5. D'autre part, aux termes de l'article
L. 1111-3 du code de la santé publique, " Toute personne a droit à une information sur les frais auxquels elle pourrait être exposée à l'occasion d'activités de prévention, de diagnostic et de soins et, le cas échéant, sur les conditions de leur prise en charge et de dispense d'avance des frais. / Cette information est gratuite ". Aux termes de l'article
L.162-2-1 du code de la sécurité sociale : " Les médecins sont tenus, dans tous leurs actes et prescriptions, d'observer, dans le cadre de la législation et de la réglementation en vigueur, la plus stricte économie compatible avec la qualité, la sécurité et l'efficacité des soins ".
6. Les dispositions citées aux points 3 et 4 n'ont pas pour objet et ne peuvent avoir légalement pour effet de placer l'hospitalisé, qui a la qualité d'usager d'un service public administratif, dans une situation contractuelle. Par suite, les circonstances que l'AP-HP n'a pas fait souscrire à M. B ou à un membre de sa famille un engagement d'acquitter les frais conformément à l'article
R. 6145-4 du code de la santé publique, qu'elle ne leur a pas donné d'information sur les frais auxquels ils pourraient être exposés, que les soins prodigués ne respectaient pas le principe de stricte économie et qu'enfin l'AP-HP n'a pas répondu aux demandes d'information et de médiation présentées après la prise en charge, dernière circonstance qui, au demeurant, n'est pas assortie de faits permettant d'en apprécier le bien-fondé, sont sans incidence sur le droit de l'établissement où le jeune C B a été hospitalisé de réclamer le paiement des frais de séjour.
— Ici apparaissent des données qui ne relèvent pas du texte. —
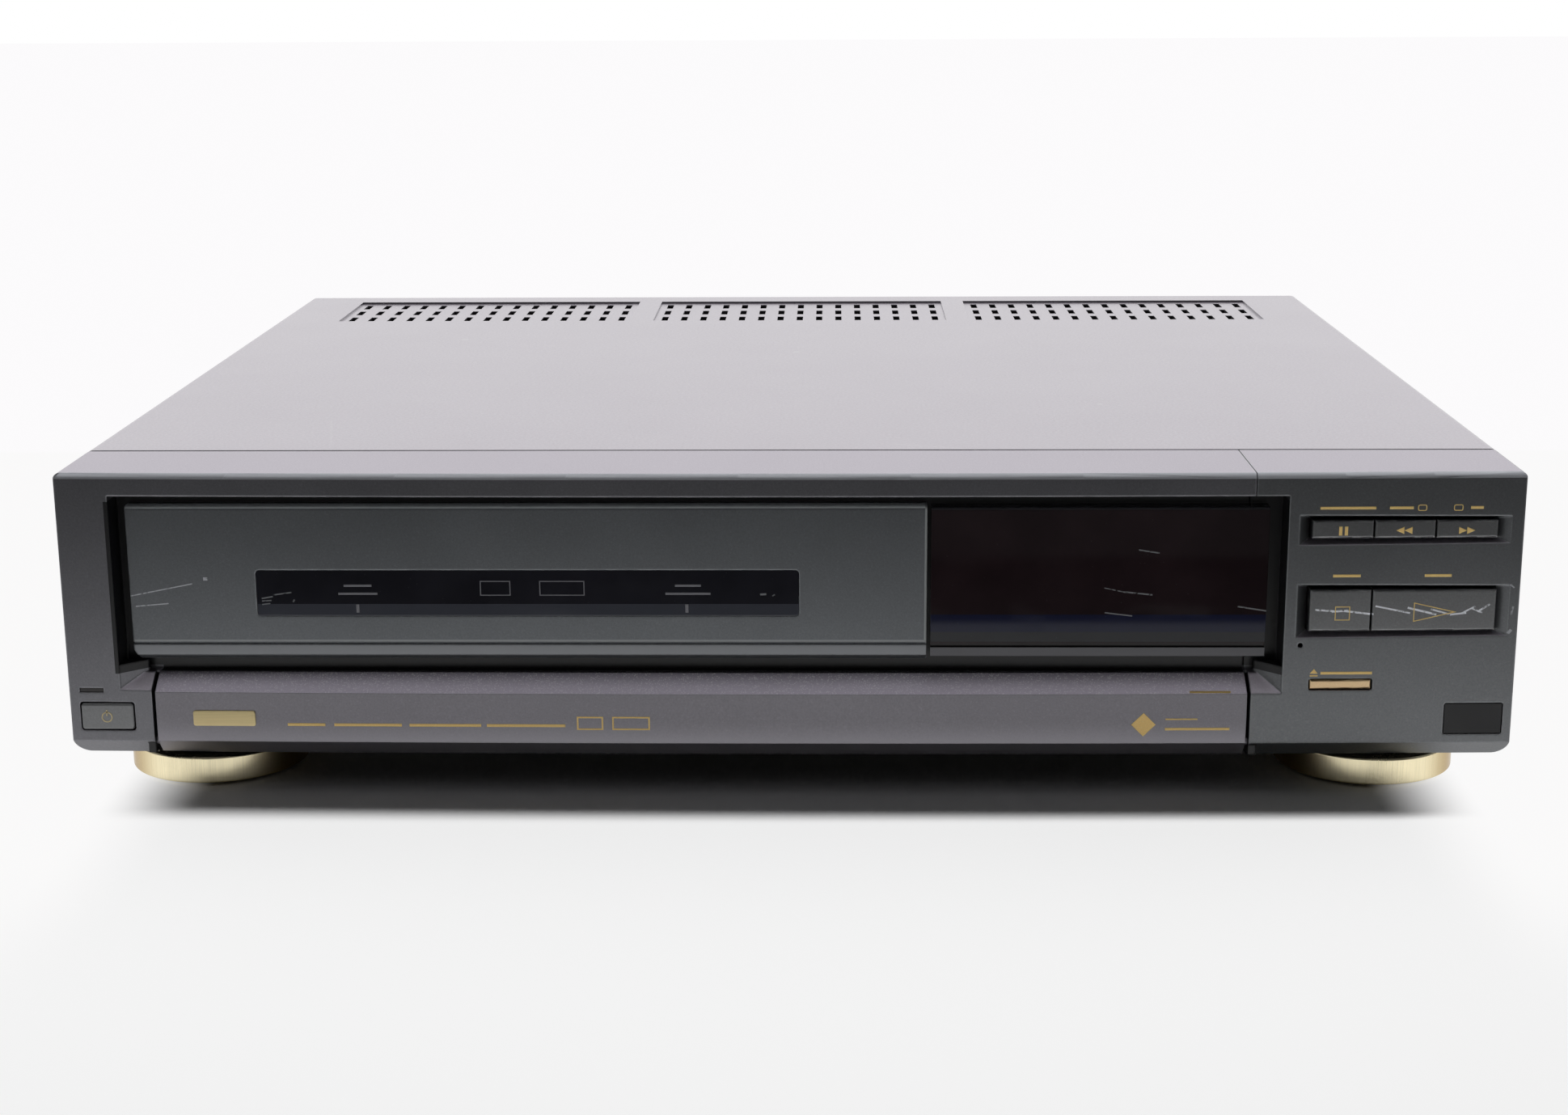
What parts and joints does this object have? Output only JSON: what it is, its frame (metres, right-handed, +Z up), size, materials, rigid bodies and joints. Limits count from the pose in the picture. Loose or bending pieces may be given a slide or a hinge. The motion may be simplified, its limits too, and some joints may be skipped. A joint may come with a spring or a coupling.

7. En second lieu, le moyen tiré de ce que l'AP-HP n'aurait pas respecté son obligation d'information relativement à l'état de santé du fils des requérants au sens de l'article
L.1111-2 du code de la santé publique, ne peut, eu égard au principe de non-compensation des créances publiques, être utilement invoqué à l'encontre du titre exécutoire contesté, alors même qu'il appartient aux requérants, s'il s'y croient fondés, de rechercher la responsabilité de l'AP-HP en raison de la faute qu'elle aurait commise dans la prise en charge de leur fils.
8. Il résulte de ce qui précède que les conclusions de la requête qui relèvent de la compétence du juge administratif ne comportent que des moyens inopérants, ou de moyens qui ne sont pas assortis des précisions permettant d'en apprécier le bien-fondé. Dans ces conditions, les conclusions dirigées contre le titre litigieux peuvent être rejetées selon les modalités prévues par les dispositions de l'article
R. 222-1 7° du code de justice administrative.
9. Il résulte de tout ce qui précède que la requête présentée par M. et Mme B peut être rejetée en toutes ses conclusions, en application de l'article
R. 222-1 du code de justice administrative.
O R D O N N E :
Article 1er : La requête susvisée est rejetée.
Article 2 : La présente ordonnance sera notifiée à M. A B, à Mme D E et à l'Assistance publique - hôpitaux de Paris.
Copie en sera adressée à la direction spécialisée des finances publiques pour l'Assistance publique - hôpitaux de Paris.
Fait à Paris, le 12 juillet 2024.
La présidente,
K. Weidenfeld
La République mande et ordonne à la ministre du travail, de la santé et de la solidarité en ce qui la concerne ou à tous commissaires de justice à ce requis en ce qui concerne les voies de droit commun contre les parties privées, de pourvoir à l'exécution de la présente décision.